Mussels with Fennel, Tomatoes, Ouzo and Cream

Mussels with Fennel, Tomatoes, Ouzo and Cream


48 people made this

About this recipe: Pick good, fresh and alive mussels for this dish, the fresher the better. This recipe is simply amazing in flavour. You will love it. Serve with a slice of bread.


Serves: 4 

  • 1 tablespoon olive oil
  • 2 shallots, finely chopped
  • 4 cloves garlic, finely chopped
  • 1 fennel, thinly sliced
  • 1 large tomato, cubed
  • 125ml white wine
  • 60ml ouzo
  • 125ml double cream
  • 2kg mussels, cleaned and debearded
  • 15g fresh basil leaves, torn
  • salt to taste

Prep:15min  ›  Cook:5min  ›  Ready in:20min 

  1. Heat olive oil in a medium saucepan over medium heat.

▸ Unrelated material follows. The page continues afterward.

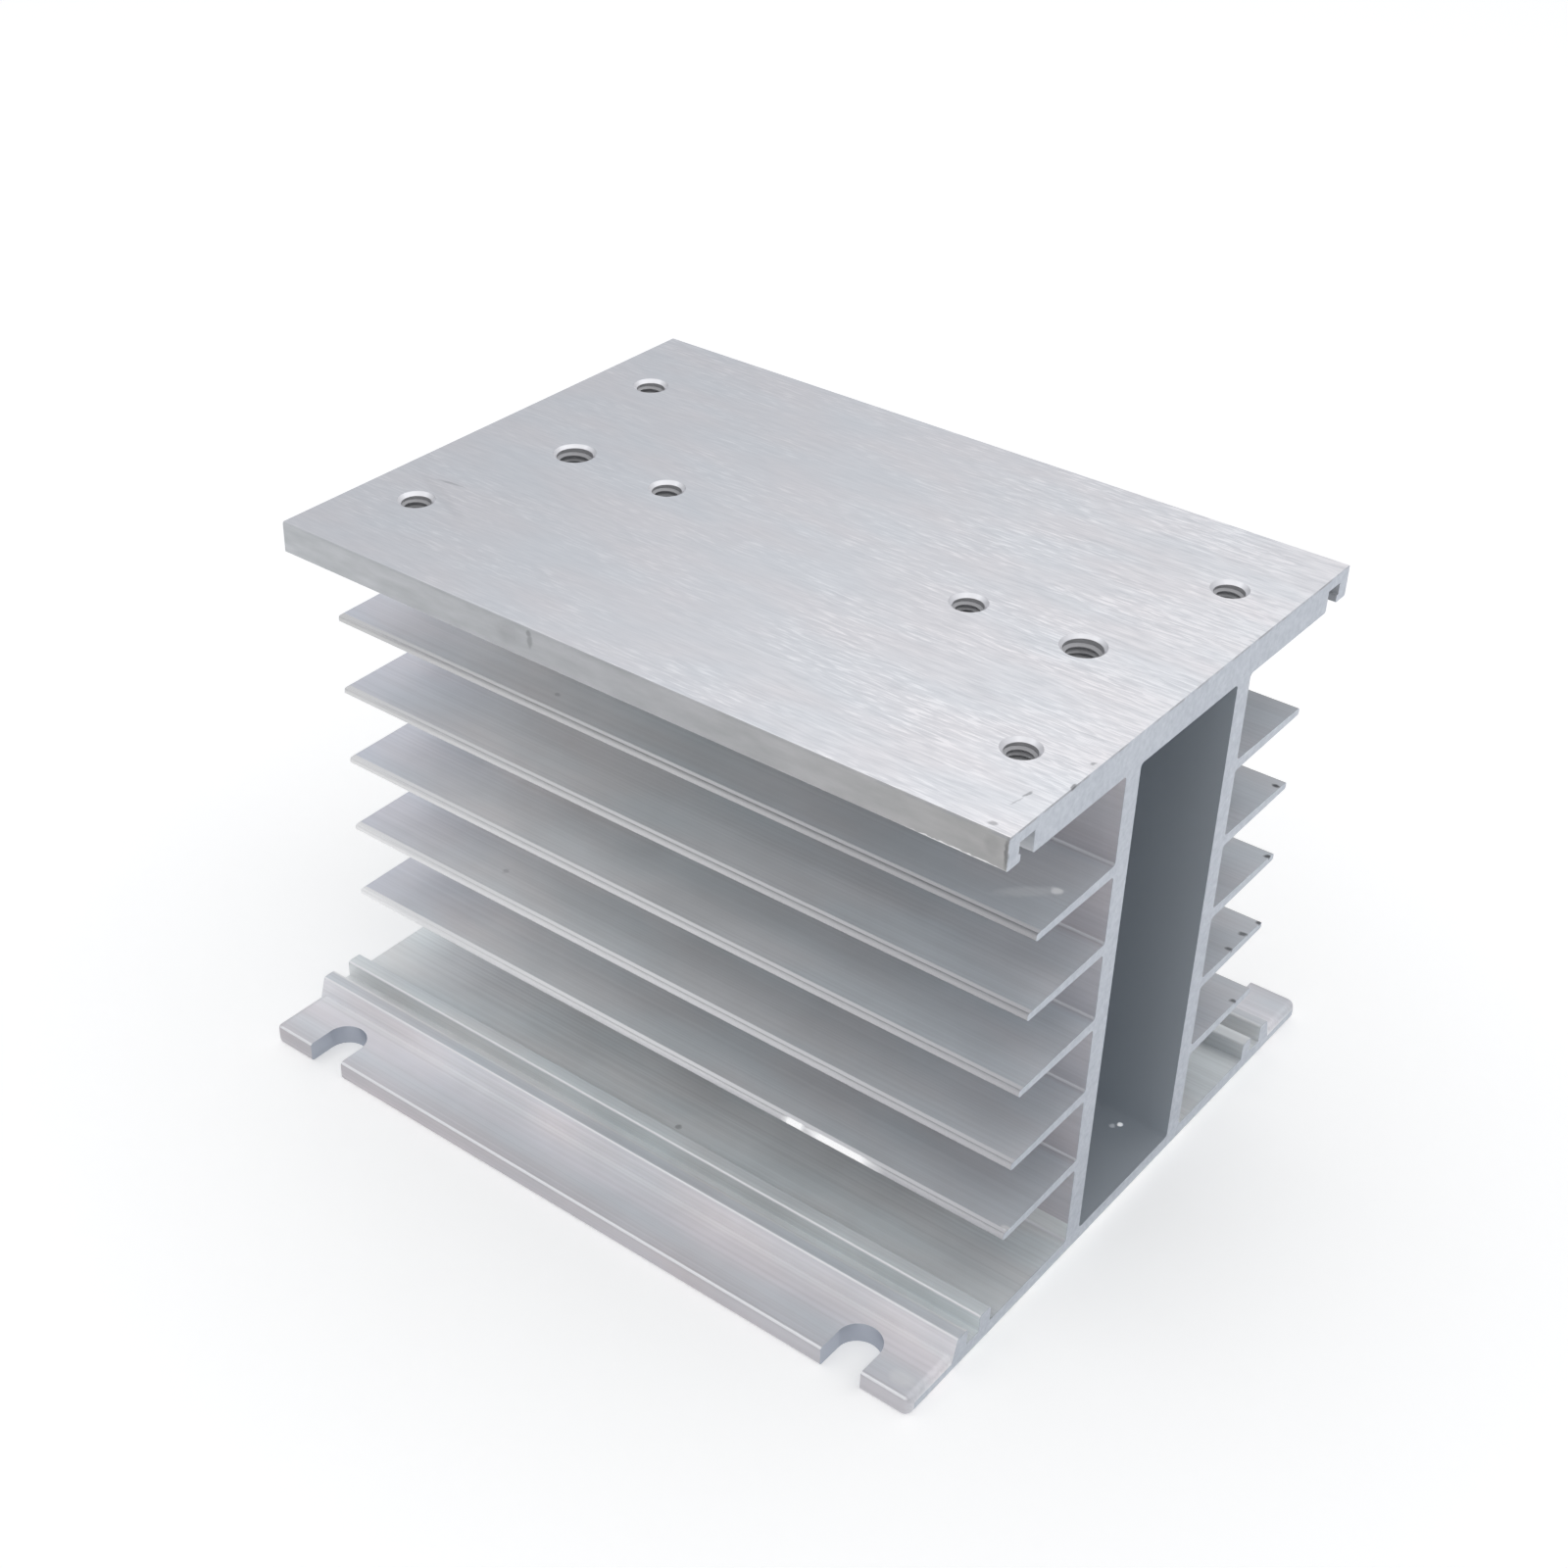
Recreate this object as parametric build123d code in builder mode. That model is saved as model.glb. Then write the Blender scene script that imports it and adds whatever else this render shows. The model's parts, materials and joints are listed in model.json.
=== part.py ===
"""Extruded aluminium heat sink for a solid-state relay, with a hollow spine and side fins.

One piece: an extrusion is sawn to length, slotted at its feet, brushed, drilled and tapped.
The origin is the centre of the underside. X runs along the extrusion, Z points up.
"""
import os

from build123d import *

# Overall sizes, in millimetres
length = 110.0                # along the extrusion, between the two sawn ends
height = 79.0                 # from the underside to the brushed face
base_width = 98.4             # across the two feet
plate_width = 78.4            # across the device plate and its lips

# Walls of the extruded section
base_thick = 3.0
plate_thick = 4.7
web_thick = 3.2
tunnel_width = 22.6           # between the two webs

# Side fins, each tapered from root to tip
fin_span = 62.2               # across the tips of a pair of fins
fin_root_thick = 1.6
fin_tip_thick = 1.0
fin_pitch = 11.3
fin_end_gap = 9.0             # least space kept above the top fin and below the bottom one

# Lip along each long edge of the plate, with a hooked foot and a groove behind it
lip_thick = 2.2
lip_height = 4.4              # from the brushed face to the lip's foot
lip_hook = 0.4                # how far the foot stands into the groove
lip_hook_height = 1.1
groove_width = 3.0
groove_roof = 1.7             # metal left above the groove

# Two low ribs beside each foot
foot_land = 9.1               # flat part of the foot, from its outer edge to the outer rib
rib_height = 2.5
outer_rib_width = 2.1         # at its top
outer_rib_slope = 0.7         # how far its outer flank leans out at the bottom
rib_groove_width = 2.7        # between the two ribs
inner_rib_width = 2.4

# Open slots in the feet
slot_width = 6.0
slot_spacing = 89.4           # along the extrusion
slot_reach = 3.9              # from the foot's outer edge to the centre of the slot's round end

# Tapped holes in the plate, drawn at the thread's nominal radius
small_thread_radius = 2.0
large_thread_radius = 2.5
small_sink_radius = 2.5
large_sink_radius = 2.95
sink_angle = 90.0
relay_spacing_x = 93.0        # four small holes near the corners
relay_spacing_y = 47.4
single_spacing = 47.6         # two small holes on the centre line
module_spacing = 80.0         # two large holes on the centre line
drill_runout = 1.0            # how far a drill passes below the plate

# Softened corners
foot_corner_radius = 1.2
foot_edge_radius = 0.5
fin_tip_radius = 0.35
fin_root_radius = 0.5
web_root_radius = 0.6
lip_edge_radius = 0.25
plate_edge_radius = 0.3
rib_edge_radius = 0.4
wall_share = 0.45             # most of a wall that one rounded corner may take up
same_place = 0.01             # corners of the section nearer than this are at one place

# Levels and half widths that follow from the sizes above
plate_underside = height - plate_thick
clear_height = plate_underside - base_thick
web_inner = tunnel_width / 2
web_outer = web_inner + web_thick
fin_tip = fin_span / 2
lip_outer = plate_width / 2
lip_inner = lip_outer - lip_thick
lip_foot = height - lip_height
hook_inner = lip_inner - lip_hook
groove_inner = lip_inner - groove_width
foot_edge = base_width / 2
rib_top = base_thick + rib_height
outer_rib_foot = foot_edge - foot_land
outer_rib_outer = outer_rib_foot - outer_rib_slope
outer_rib_inner = outer_rib_outer - outer_rib_width
inner_rib_outer = outer_rib_inner - rib_groove_width
inner_rib_inner = inner_rib_outer - inner_rib_width

# The fins are spread evenly about the middle of the clear height
fin_count = int((clear_height - 2 * fin_end_gap) // fin_pitch) + 1
middle_level = base_thick + clear_height / 2
fin_levels = [
    middle_level + fin_pitch * (index - (fin_count - 1) / 2) for index in range(fin_count)
]

# Outlines of one side, as (across, up)
fin_outline = [
    (web_inner, -fin_root_thick / 2),
    (web_outer, -fin_root_thick / 2),
    (fin_tip, -fin_tip_thick / 2),
    (fin_tip, fin_tip_thick / 2),
    (web_outer, fin_root_thick / 2),
    (web_inner, fin_root_thick / 2),
]
outer_rib_outline = [
    (outer_rib_inner, 0),
    (outer_rib_foot, 0),
    (outer_rib_foot, base_thick),
    (outer_rib_outer, rib_top),
    (outer_rib_inner, rib_top),
]


def across(vertex, place):
    """True where a corner of the section lies at this distance from the middle, on either side."""
    return abs(abs(vertex.X) - place) < same_place


def up(vertex, level):
    """True where a corner of the section lies at this level."""
    return abs(vertex.Y - level) < same_place


def at_web_end(vertex):
    """True where a corner of the section lies in the floor or under the plate."""
    return up(vertex, base_thick) or up(vertex, plate_underside)


def held(radius, *walls):
    """The radius, or less where one of the walls that it is cut from is too thin for it."""
    return min(radius, *[wall_share * wall for wall in walls])


# Corners of the section that are softened, each with its radius
soft_corners = [
    (lambda v: across(v, fin_tip), held(fin_tip_radius, fin_tip_thick)),
    (lambda v: across(v, web_outer) and not at_web_end(v), fin_root_radius),
    (lambda v: (across(v, web_outer) or across(v, web_inner)) and at_web_end(v), web_root_radius),
    (lambda v: up(v, rib_top), held(rib_edge_radius, inner_rib_width, outer_rib_width)),
    (lambda v: across(v, foot_edge), held(foot_edge_radius, base_thick)),
    (lambda v: across(v, lip_outer) and up(v, lip_foot), held(lip_edge_radius, lip_thick)),
    (lambda v: across(v, hook_inner), held(lip_edge_radius, lip_hook_height)),
    (lambda v: across(v, lip_outer) and up(v, height), held(plate_edge_radius, lip_thick)),
    (lambda v: across(v, groove_inner) and up(v, plate_underside), plate_edge_radius),
]

with BuildPart() as heat_sink:
    # The section: one side is drawn, and mirrored to make the other
    with BuildSketch(Plane.YZ) as section:
        # The base with its two ribs
        Rectangle(foot_edge, base_thick, align=(Align.MIN, Align.MIN))
        with Locations((inner_rib_inner, 0)):
            Rectangle(inner_rib_width, rib_top, align=(Align.MIN, Align.MIN))
        Polygon(*outer_rib_outline, align=None)
        # The web with its fins
        with Locations((web_inner, 0)):
            Rectangle(web_thick, height, align=(Align.MIN, Align.MIN))
        with Locations(*[(0, level) for level in fin_levels]):
            Polygon(*fin_outline, align=None)
        # The device plate, thinner over the groove, and the lip with its hooked foot
        with Locations((0, height)):
            Rectangle(groove_inner, plate_thick, align=(Align.MIN, Align.MAX))
            Rectangle(lip_outer, groove_roof, align=(Align.MIN, Align.MAX))
        with Locations((lip_outer, height)):
            Rectangle(lip_thick, lip_height, align=(Align.MAX, Align.MAX))
        with Locations((lip_outer, lip_foot)):
            Rectangle(lip_thick + lip_hook, lip_hook_height, align=(Align.MAX, Align.MIN))
        mirror(about=Plane.YZ)

        for chosen, radius in soft_corners:
            fillet(section.vertices().filter_by(chosen), radius)
    extrude(amount=length / 2, both=True)

    # Four slots, open at the outer edge of the feet
    with BuildSketch(Plane.XY) as slots:
        with GridLocations(slot_spacing, base_width, 2, 2):
            SlotCenterToCenter(2 * slot_reach, slot_width, rotation=90)
    extrude(amount=base_thick, mode=Mode.SUBTRACT)

    # The corners of the feet, rounded where the saw left them sharp
    foot_corners = heat_sink.edges().filter_by(Axis.Z).filter_by(
        lambda e: abs(abs(e.center().X) - length / 2) < same_place
        and abs(abs(e.center().Y) - foot_edge) < same_place
    )
    fillet(foot_corners, foot_corner_radius)

    # Tapped holes for one three-phase relay, one single relay or one power module
    with Locations(Plane.XY.offset(height)):
        with GridLocations(relay_spacing_x, relay_spacing_y, 2, 2):
            CounterSinkHole(
                small_thread_radius, small_sink_radius, plate_thick + drill_runout, sink_angle
            )
        with GridLocations(single_spacing, 0, 2, 1):
            CounterSinkHole(
                small_thread_radius, small_sink_radius, plate_thick + drill_runout, sink_angle
            )
        with GridLocations(module_spacing, 0, 2, 1):
            CounterSinkHole(
                large_thread_radius, large_sink_radius, plate_thick + drill_runout, sink_angle
            )

heat_sink.part.label = "heat_sink"

os.makedirs("parts", exist_ok=True)
export_step(heat_sink.part, "parts/heat_sink.step")
box = heat_sink.part.bounding_box()
print("heat_sink", heat_sink.part.volume, box.min, box.max, "fins a side", fin_count)
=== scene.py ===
# %% [markdown]
# # An extruded heat sink, finished in Blender
# The part is one length of aluminium extrusion: a flat plate for the device, a hollow spine with
# thin fins on both sides, and a ribbed base with open slots. Its solid comes packed from the CAD
# model and is the fixed frame of this scene. Blender adds what the solid leaves out: the thread in
# each hole, and the ways in which the metal was worked, each of which leaves its own surface.

# %% Load the frame
import math

import bmesh
import bpy
from mathutils import Matrix, Vector
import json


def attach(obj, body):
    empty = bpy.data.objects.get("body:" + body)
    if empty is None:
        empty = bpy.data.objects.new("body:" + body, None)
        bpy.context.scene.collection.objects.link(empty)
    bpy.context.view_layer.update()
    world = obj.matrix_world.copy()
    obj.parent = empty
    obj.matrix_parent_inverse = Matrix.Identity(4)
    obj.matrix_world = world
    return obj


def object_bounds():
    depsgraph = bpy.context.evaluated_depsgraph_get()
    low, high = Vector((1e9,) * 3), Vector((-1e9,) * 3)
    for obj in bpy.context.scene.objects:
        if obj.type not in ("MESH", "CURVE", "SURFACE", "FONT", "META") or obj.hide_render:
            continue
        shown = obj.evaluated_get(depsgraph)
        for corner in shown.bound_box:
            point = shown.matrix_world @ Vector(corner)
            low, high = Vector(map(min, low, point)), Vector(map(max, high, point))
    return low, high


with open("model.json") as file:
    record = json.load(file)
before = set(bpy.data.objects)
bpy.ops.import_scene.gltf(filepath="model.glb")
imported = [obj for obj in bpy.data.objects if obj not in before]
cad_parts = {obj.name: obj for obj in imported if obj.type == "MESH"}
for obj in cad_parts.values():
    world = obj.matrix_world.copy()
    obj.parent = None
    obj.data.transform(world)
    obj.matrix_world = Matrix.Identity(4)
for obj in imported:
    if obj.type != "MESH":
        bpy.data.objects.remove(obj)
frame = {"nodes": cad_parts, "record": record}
cad_low, cad_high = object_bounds()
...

Stir in shallots and garlic, and cook until tender. Stir in fennel and tomato, and continue cooking about 5 minutes.
  2. Mix white wine, ouzo and cream into the saucepan, and bring to the boil. Gradually stir in mussels, 1/2 the basil and salt.
  3. Cover saucepan, and continue cooking about 5 minutes, until the mussels have opened. Garnish with remaining basil to serve.